A practical enterprise scoring model for ERP hosting vendor selection
A useful evaluation model weights vendors across architecture, governance, resilience, security, automation, observability, service management, and cost governance. Finance-critical criteria should carry more weight than generic hosting features. For example, tested disaster recovery, privileged access controls, and deployment standardization usually deserve higher scoring than raw infrastructure elasticity.
Enterprises should also include scenario-based validation. Ask each vendor to walk through a month-end close incident, a failed patch deployment, a ransomware recovery event, and a regional outage affecting integrations. These scenarios reveal whether the provider has a mature enterprise cloud operating model or simply a collection of support processes. The quality of the runbooks, escalation logic, and cross-team coordination often tells more than the proposal document.
For SysGenPro clients, the most effective approach is usually a structured assessment that combines technical architecture review, governance gap analysis, resilience testing criteria, and commercial benchmarking. That method produces a decision based on operational fit and modernization readiness, not just infrastructure procurement convenience.
Executive recommendations for finance cloud strategy leaders
Treat ERP hosting vendor selection as a long-term platform decision tied to finance transformation, not as a short-term hosting refresh. Prioritize vendors that can demonstrate enterprise cloud architecture maturity, operational resilience, cloud governance discipline, and automation-led service delivery. Require evidence, not marketing language.

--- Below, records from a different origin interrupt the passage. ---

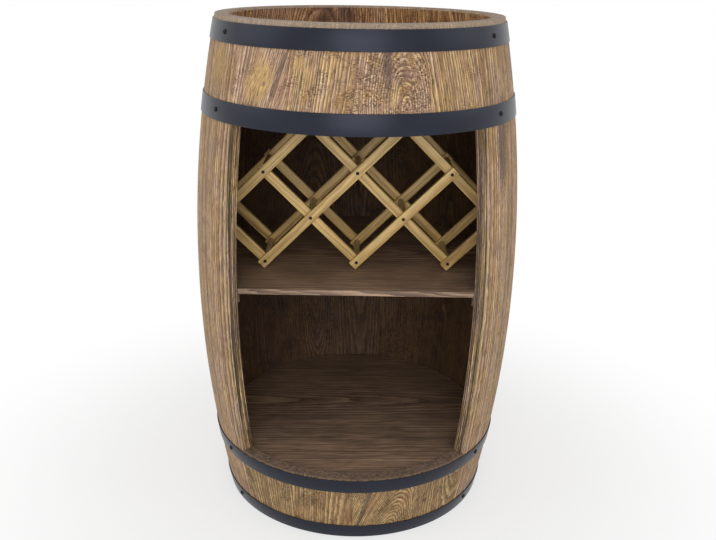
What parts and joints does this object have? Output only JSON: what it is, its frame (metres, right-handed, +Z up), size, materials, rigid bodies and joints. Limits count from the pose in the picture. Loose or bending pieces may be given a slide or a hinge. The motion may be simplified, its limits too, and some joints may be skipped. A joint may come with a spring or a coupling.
{
  "type": "barrel bar cabinet",
  "caption": "Upright wooden barrel with an open front, iron-coloured hoops, a shelf, a floor board and a diagonal lattice rack for lying bottles.",
  "frame": {"origin": "on the floor, on the axis of the barrel, at the centre of the ring of stave ends", "axes": "+Z up along the axis of the barrel, the open front faces -Y, +X to the right seen from the front"},
  "size_m": [0.4958, 0.4815, 0.75],
  "materials": {
    "barrel_wood": "brushed, stained softwood",
    "board_wood": "brushed, dark stained boards",
    "rack_pine": "planed golden pine, satin",
    "hoop_steel": "satin blue-black paint",
    "screw_black": "black, satin"
  },
  "bodies": {
    "root": {"bottom_head_board_1": "board_wood", "bottom_head_board_2": "board_wood", "bottom_head_board_3": "board_wood", "bottom_head_board_4": "board_wood", "bottom_hoop": "hoop_steel", "cleat_screws": "screw_black", "floor_board": "board_wood", "floor_cleat_1": "board_wood", "floor_cleat_2": "board_wood", "floor_cleat_3": "board_wood", "floor_cleat_4": "board_wood", "front_falling_slat_1": "rack_pine", "front_falling_slat_2": "rack_pine", "front_falling_slat_3": "rack_pine", "front_falling_slat_4": "rack_pine", "front_rising_slat_1": "rack_pine", "front_rising_slat_2": "rack_pine", "front_rising_slat_3": "rack_pine", "front_rising_slat_4": "rack_pine", "full_stave_01": "barrel_wood", "full_stave_02": "barrel_wood", "full_stave_03": "barrel_wood", "full_stave_04": "barrel_wood", "full_stave_05": "barrel_wood", "full_stave_06": "barrel_wood", "full_stave_07": "barrel_wood", "full_stave_08": "barrel_wood", "full_stave_09": "barrel_wood", "full_stave_10": "barrel_wood", "full_stave_11": "barrel_wood", "hoop_screws": "screw_black", "lower_hoop": "hoop_steel", "lower_stave_1": "barrel_wood", "lower_stave_2": "barrel_wood", "lower_stave_3": "barrel_wood", "lower_stave_4": "barrel_wood", "rack_rods": "rack_pine", "rack_screws": "screw_black", "rear_falling_slat_1": "rack_pine", "rear_falling_slat_2": "rack_pine", "rear_falling_slat_3": "rack_pine", "rear_falling_slat_4": "rack_pine", "rear_rising_slat_1": "rack_pine", "rear_rising_slat_2": "rack_pine", "rear_rising_slat_3": "rack_pine", "rear_rising_slat_4": "rack_pine", "shelf": "board_wood", "shelf_cleat_1": "board_wood", "shelf_cleat_2": "board_wood", "shelf_cleat_3": "board_wood", "top_head_board_1": "board_wood", "top_head_board_2": "board_wood", "top_head_board_3": "board_wood", "top_head_board_4": "board_wood", "top_hoop": "hoop_steel", "upper_hoop": "hoop_steel", "upper_stave_1": "barrel_wood", "upper_stave_2": "barrel_wood", "upper_stave_3": "barrel_wood", "upper_stave_4": "barrel_wood"}
  },
  "joints": []
}
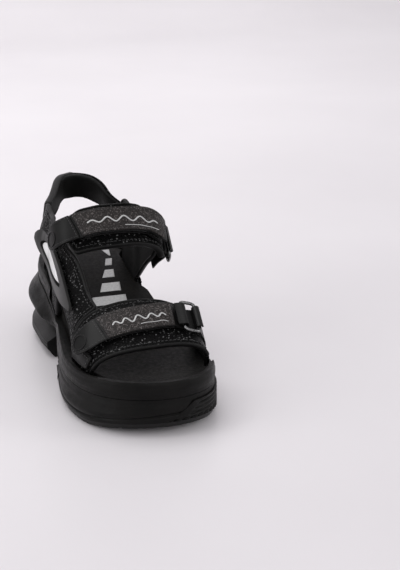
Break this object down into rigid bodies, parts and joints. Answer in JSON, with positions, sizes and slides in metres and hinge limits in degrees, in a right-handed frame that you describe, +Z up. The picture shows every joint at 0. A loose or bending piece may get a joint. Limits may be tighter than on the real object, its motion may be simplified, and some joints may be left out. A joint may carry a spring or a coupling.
{
  "type": "strappy sport sandal",
  "caption": "Open-toe platform sport sandal for the right foot, with hook-and-loop ankle and forefoot straps run through metal rings.",
  "frame": {"origin": "on the ground, under the middle of the sandal's bounding box", "axes": "toe towards -Y, heel towards +Y, outer side of the foot towards -X, +Z up"},
  "size_m": [0.1056, 0.2716, 0.1282],
  "materials": {
    "foam": "satin",
    "rubber": "matte",
    "board": "matte",
    "bed_foam": "matte",
    "bed_cover": "satin",
    "lining": "matte",
    "mesh": "matte",
    "smooth_panel": "satin",
    "ornament": "satin",
    "reflective": "satin",
    "ring": "satin",
    "hook_and_loop": "matte",
    "patch": "matte",
    "tab": "satin",
    "webbing": "matte"
  },
  "bodies": {
    "sandal": {"midsole": "foam", "heel_pod": "rubber", "outsole_forefoot": "rubber", "outsole_heel": "rubber", "toe_bumper": "rubber", "rim_band": "foam", "insole_board": "board", "footbed_foam": "bed_foam", "footbed_cover": "bed_cover", "forefoot_band_lining": "lining", "forefoot_band_shell": "mesh", "lateral_bridge_lining": "lining", "lateral_bridge_shell": "mesh", "lateral_quarter_lining": "lining", "lateral_quarter_shell": "mesh", "medial_quarter_lining": "lining", "medial_quarter_shell": "mesh", "instep_pad_lining": "lining", "instep_pad_shell": "mesh", "heel_strap_lining": "lining", "heel_strap_shell": "mesh", "corner_panel": "smooth_panel", "ornament_frame": "ornament", "ornament_insert": "reflective", "forefoot_strap_fold": "webbing", "forefoot_strap_anchor": "webbing", "forefoot_strap_base_leg": "webbing", "forefoot_strap_loop_tape": "hook_and_loop", "ankle_strap_fold": "webbing", "ankle_strap_anchor": "webbing", "ankle_strap_base_leg": "webbing", "ankle_strap_loop_tape": "hook_and_loop"},
    "forefoot_ring": {"forefoot_strap_ring": "ring"},
    "forefoot_strap_free": {"forefoot_strap_hook_tape": "hook_and_loop", "forefoot_strap_free_leg": "webbing", "forefoot_strap_patch": "patch"},
    "forefoot_tab": {"forefoot_strap_tab": "tab"},
    "ankle_ring": {"ankle_strap_ring": "ring"},
    "ankle_strap_free": {"ankle_strap_hook_tape": "hook_and_loop", "ankle_strap_free_leg": "webbing", "ankle_strap_patch": "patch"},
    "ankle_tab": {"ankle_strap_tab": "tab"}
  },
  "joints": [
    {"name": "forefoot_ring_tilt", "type": "hinge", "parent": "sandal", "child": "forefoot_ring", "pos_m": [0.04136, -0.08036, 0.0615], "axis": [0.0873, 0.8614, 0.5003], "range_deg": [-4, 2.5]},
    {"name": "forefoot_strap_peel", "type": "hinge", "parent": "sandal", "child": "forefoot_strap_free", "pos_m": [0.02192, -0.08254, 0.06752], "axis": [0.0393, 0.8264, 0.5617], "range_deg": [0, 140]},
    {"name": "forefoot_tab_lift", "type": "hinge", "parent": "forefoot_strap_free", "child": "forefoot_tab", "pos_m": [-0.02965, -0.0844, 0.06362], "axis": [-0.2192, 0.8413, 0.4941], "range_deg": [0, 35]},
    {"name": "ankle_ring_tilt", "type": "hinge", "parent": "sandal", "child": "ankle_ring", "pos_m": [0.04574, 0.00791, 0.08818], "axis": [0.0025, 0.6686, 0.7436], "range_deg": [-4, 2.5]},
    {"name": "ankle_strap_peel", "type": "hinge", "parent": "sandal", "child": "ankle_strap_free", "pos_m": [0.04222, -0.0075, 0.10429], "axis": [0.0843, 0.8463, 0.5261], "range_deg": [0, 120]},
    {"name": "ankle_tab_lift", "type": "hinge", "parent": "ankle_strap_free", "child": "ankle_tab", "pos_m": [-0.02853, -0.01364, 0.11687], "axis": [-0.1379, 0.6772, 0.7227], "range_deg": [0, 35]}
  ]
}
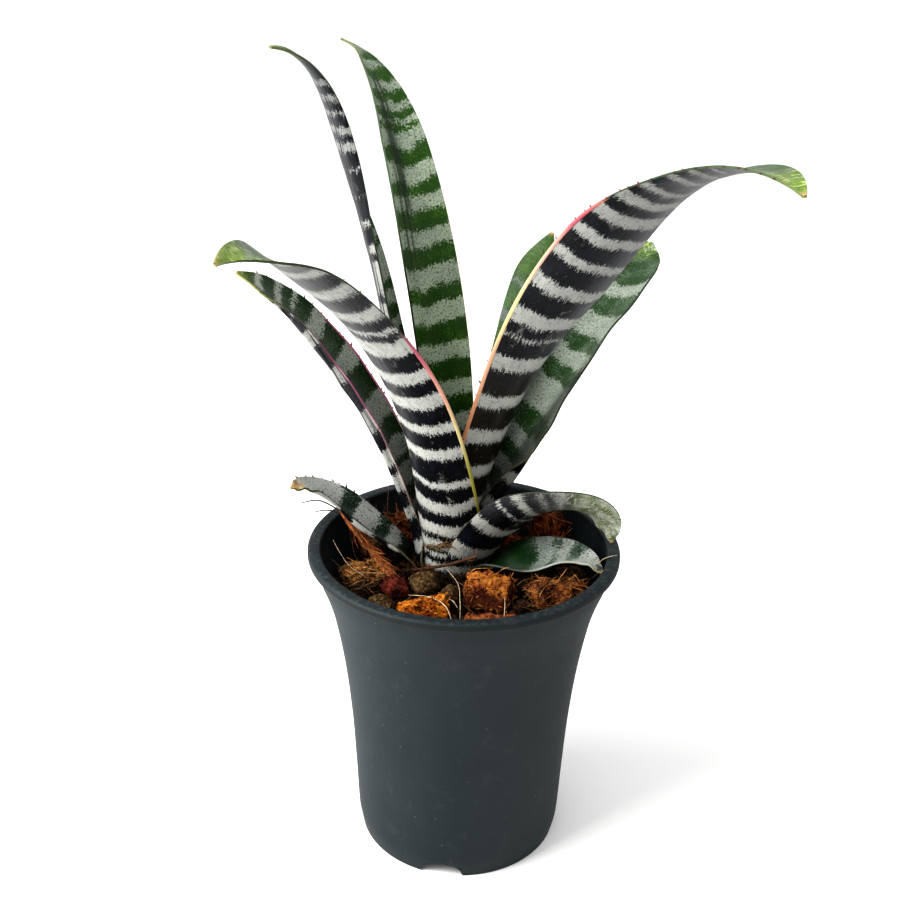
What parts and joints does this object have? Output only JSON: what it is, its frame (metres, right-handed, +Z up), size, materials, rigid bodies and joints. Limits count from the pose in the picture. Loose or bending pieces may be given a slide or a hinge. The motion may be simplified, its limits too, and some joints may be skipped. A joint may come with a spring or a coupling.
{
  "type": "potted aechmea",
  "caption": "Young banded aechmea: arching silver-banded leaves with spined pink margins in a funnel rosette, in a flared black nursery pot of husk chips and clay pellets.",
  "frame": {"origin": "on the surface that the pot stands on, under the middle of the plant's whole width and depth; the pot's own axis stands 4.6 mm to -X and 6.2 mm to +Y of it", "axes": "+Z up along the pot's axis; the front, from where the picture looks, faces -Y; +X is to the right of the picture"},
  "size_m": [0.1803, 0.1735, 0.3128],
  "materials": {
    "pot_plastic": "matte",
    "potting_mix": "matte",
    "stem": "satin",
    "leaf": "satin",
    "husk_orange": "matte",
    "husk_brown": "matte",
    "fired_clay": "matte",
    "dry_root": "matte"
  },
  "bodies": {
    "root": {"pot": "pot_plastic", "potting_mix": "potting_mix", "stem": "stem", "leaf_tall_back": "leaf", "leaf_tall_folded": "leaf", "leaf_back_right": "leaf", "leaf_right_wide": "leaf", "leaf_right_curled": "leaf", "leaf_left_wide": "leaf", "leaf_left_upper": "leaf", "leaf_small_arching": "leaf", "leaf_small_right": "leaf", "leaf_small_left": "leaf", "chip_orange_square": "husk_orange", "chip_orange_bitten": "husk_orange", "chip_flat_front": "husk_orange", "chip_fibrous_right": "husk_brown", "chip_red_back": "husk_brown", "chip_red_inner": "husk_brown", "husk_lump_left": "husk_brown", "chip_dark_red": "husk_brown", "chip_dark_small": "husk_brown", "husk_tuft_back_left": "husk_brown", "chip_back_middle": "husk_brown", "chip_back_right": "husk_brown", "chip_left_front": "husk_brown", "clay_pellet_1": "fired_clay", "clay_pellet_2": "fired_clay", "clay_pellet_3": "fired_clay", "clay_pellet_4": "fired_clay", "clay_pellet_5": "fired_clay", "clay_pellet_6": "fired_clay", "clay_pellet_7": "fired_clay", "clay_pellet_8": "fired_clay", "husk_strip": "husk_brown", "dry_root": "dry_root"}
  },
  "joints": []
}
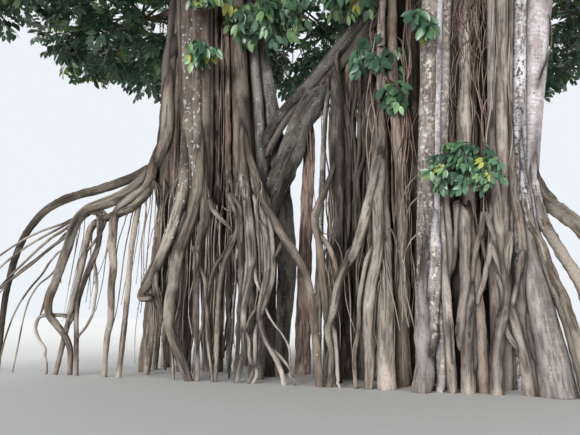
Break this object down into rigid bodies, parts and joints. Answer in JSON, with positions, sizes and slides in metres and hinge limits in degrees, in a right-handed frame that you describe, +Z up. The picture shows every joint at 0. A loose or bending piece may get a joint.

Build evaluation criteria around business continuity outcomes: close-cycle protection, audit support, integration reliability, recovery readiness, and cost predictability. Ensure the chosen vendor can support hybrid cloud modernization and future interoperability with analytics, AI, and adjacent SaaS platforms. Most importantly, select a partner capable of operating ERP as part of a connected enterprise platform, where resilience engineering, observability, and governance are embedded into daily operations.